Do people really think that the idea of exercising or getting more active simply hasn’t occurred to disabled people? Do they think it’s purely a choice, or down to sheer laziness, that those with long-term conditions are often not as visibly active? Did they really think that preaching about what we should be doing, as if they knew more about our own lived experiences than we do, was really the answer?
For me personally, I’m proud of how I’ve adapted to life with my chronic illness, but nothing will ever fill the hole that ballet left. It was and still is a huge part of my identity and to-date, nothing has come close to replacing it. I will never not crave the satisfaction of reaching a new personal best, or the roar of applause after nailing a performance, or the euphoric feeling of endorphins coursing through your body after an intense workout. If I genuinely thought there was an affordable, and (most importantly) safe and sustainable option out there that meant I could one day experience this again, I would take it in a heartbeat. And despite my current stance on this campaign, I’m by no means resistant to being convinced otherwise.
However, launching a campaign encouraging people to get active, no matter how well-intentioned, isn’t going to take away the debilitating symptoms I and many others live with on a daily basis: the same symptoms that mean that rather than the intensive 14+ hour training days of my former life, even once simple household tasks become a challenge.
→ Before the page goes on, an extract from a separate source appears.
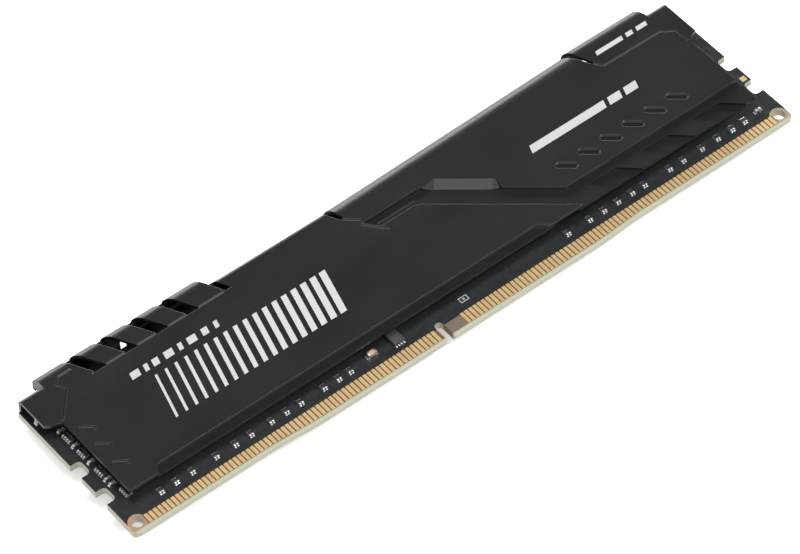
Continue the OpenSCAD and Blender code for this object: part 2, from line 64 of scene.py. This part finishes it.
class Shader:
    """A new material with a principled surface, and short ways to add nodes to it."""

    def __init__(self, name, colour, roughness, metallic=0.0):
        self.material = bpy.data.materials.new(name)
        self.material.use_nodes = True
        self.tree = self.material.node_tree
        self.surface = self.tree.nodes["Principled BSDF"]
        self.set("Base Color", (*colour, 1.0))
        self.set("Roughness", roughness)
        self.set("Metallic", metallic)
        self.material.diffuse_color = (*colour, 1.0)
        self._place = None

    def set(self, socket, value):
        self.surface.inputs[socket].default_value = value

    def link(self, output, socket):
        self.tree.links.new(output, self.surface.inputs[socket])

    def feed(self, socket, value):
        """A socket takes either another node's output or a plain value."""
        if isinstance(value, bpy.types.NodeSocket):
            self.tree.links.new(value, socket)
        else:
            socket.default_value = value

    def place(self):
        """Object coordinates in millimetres."""
        if self._place is None:
            coords = self.tree.nodes.new("ShaderNodeTexCoord")
            self._place = self.vector("SCALE", coords.outputs["Object"], scale=1.0 / MM)
        return self._place

    def vector(self, operation, a, b=None, scale=None):
        node = self.tree.nodes.new("ShaderNodeVectorMath")
        node.operation = operation
        self.feed(node.inputs[0], a)
        if b is not None:
            self.feed(node.inputs[1], b)
        if scale is not None:
            node.inputs["Scale"].default_value = scale
        return node.outputs[0]

    def axis(self, which):
        node = self.tree.nodes.new("ShaderNodeSeparateXYZ")
        self.tree.links.new(self.place(), node.inputs[0])
        return node.outputs["XYZ".index(which)]

    def math(self, operation, a, b=0.0, c=None):
        node = self.tree.nodes.new("ShaderNodeMath")
        node.operation = operation
        self.feed(node.inputs[0], a)
        self.feed(node.inputs[1], b)
        if c is not None:
            self.feed(node.inputs[2], c)
        return node.outputs[0]

    def remap(self, value, low, high, to_low=0.0, to_high=1.0):
        node = self.tree.nodes.new("ShaderNodeMapRange")
        self.feed(node.inputs["Value"], value)
        node.inputs["From Min"].default_value = low
        node.inputs["From Max"].default_value = high
        node.inputs["To Min"].default_value = to_low
        node.inputs["To Max"].default_value = to_high
        return node.outputs["Result"]

    def between(self, value, low, high, soft=0.05):
        """One between two limits and zero outside them."""
        rise = self.remap(value, low - soft, low + soft)
        fall = self.remap(value, high - soft, high + soft, 1.0, 0.0)
        return self.math("MULTIPLY", rise, fall)

    def stretched(self, x=1.0, y=1.0, z=1.0):
        return self.vector("MULTIPLY", self.place(), (x, y, z))

    def noise(self, scale, detail=2.0, rough=0.5, at=None):
        node = self.tree.nodes.new("ShaderNodeTexNoise")
        self.tree.links.new(at or self.place(), node.inputs["Vector"])
        node.inputs["Scale"].default_value = scale
        node.inputs["Detail"].default_value = detail
        node.inputs["Roughness"].default_value = rough
        return node.outputs["Fac"]

    def cells(self, scale, randomness=1.0):
        """Distance to the nearest of many scattered points."""
        node = self.tree.nodes.new("ShaderNodeTexVoronoi")
        self.tree.links.new(self.place(), node.inputs["Vector"])
        node.inputs["Scale"].default_value = scale
        node.inputs["Randomness"].default_value = randomness
        return node.outputs["Distance"]

    def mix(self, factor, a, b):
        node = self.tree.nodes.new("ShaderNodeMix")
        node.data_type = "RGBA"
        self.feed(node.inputs[0], factor)
        self.feed(node.inputs[6], a if isinstance(a, bpy.types.NodeSocket) else (*a, 1.0))
        self.feed(node.inputs[7], b if isinstance(b, bpy.types.NodeSocket) else (*b, 1.0))
        return node.outputs[2]

    def bump(self, height, distance, strength=1.0, normal=None):
        node = self.tree.nodes.new("ShaderNodeBump")
        node.inputs["Strength"].default_value = strength
        node.inputs["Distance"].default_value = distance
        self.tree.links.new(height, node.inputs["Height"])
        if normal is not None:
            self.tree.links.new(normal, node.inputs["Normal"])
        return node.outputs["Normal"]

    def plain_normal(self):
        return self.tree.nodes.new("ShaderNodeNewGeometry").outputs["Normal"]

    def mix_normals(self, factor, a, b):
        node = self.tree.nodes.new("ShaderNodeMix")
        node.data_type = "VECTOR"
        self.feed(node.inputs[0], factor)
        self.feed(node.inputs[4], a)
        self.feed(node.inputs[5], b)
        return self.vector("NORMALIZE", node.outputs[1])

    def round_edges(self, radius):
        node = self.tree.nodes.new("ShaderNodeBevel")
        node.samples = 8
        node.inputs["Radius"].default_value = radius
        return node.outputs["Normal"]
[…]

When your muscles feel like heavy blocks of concrete and all your blood pools to your feet when you stand up, simply making the bed or unloading the dishwasher can leave you struggling. When you’re only granted a limited amount of energy per day, you have to make choices: and even when you err on the side of caution, there’s still no guarantee that you’ll get things right. One minor over-exertion could leave you insufferably unwell for days. And if non-disabled people could experience that dark place themselves for even one day, they would understand why it isn’t a risk to be taken lightly.
I’ve come to learn that not pushing my body beyond what it’s telling me has been the key to successfully managing my long-term condition. The fact that I’m not well enough to participate in sport and activities I could potentially enjoy has nothing whatsoever to do with my own determination to succeed.
No young chronically ill person should ever go through what I went through, or feel like they’re not enough – which is precisely why campaign strategies such as these need to be handled and safeguarded so carefully. There must never be a situation where somebody vulnerable is forced into physical activity against their will or better judgement.
I wish the campaign well. Despite everything, I really do hope it improves the quality of life of those who are willing and able to engage with it. However, it’s vital that individual voices remain central to the process. I’ve learned that I’m not undefeatable and that that’s okay: my physical capabilities don’t define my worth, and that fact simply isn’t up for debate by the non-disabled public.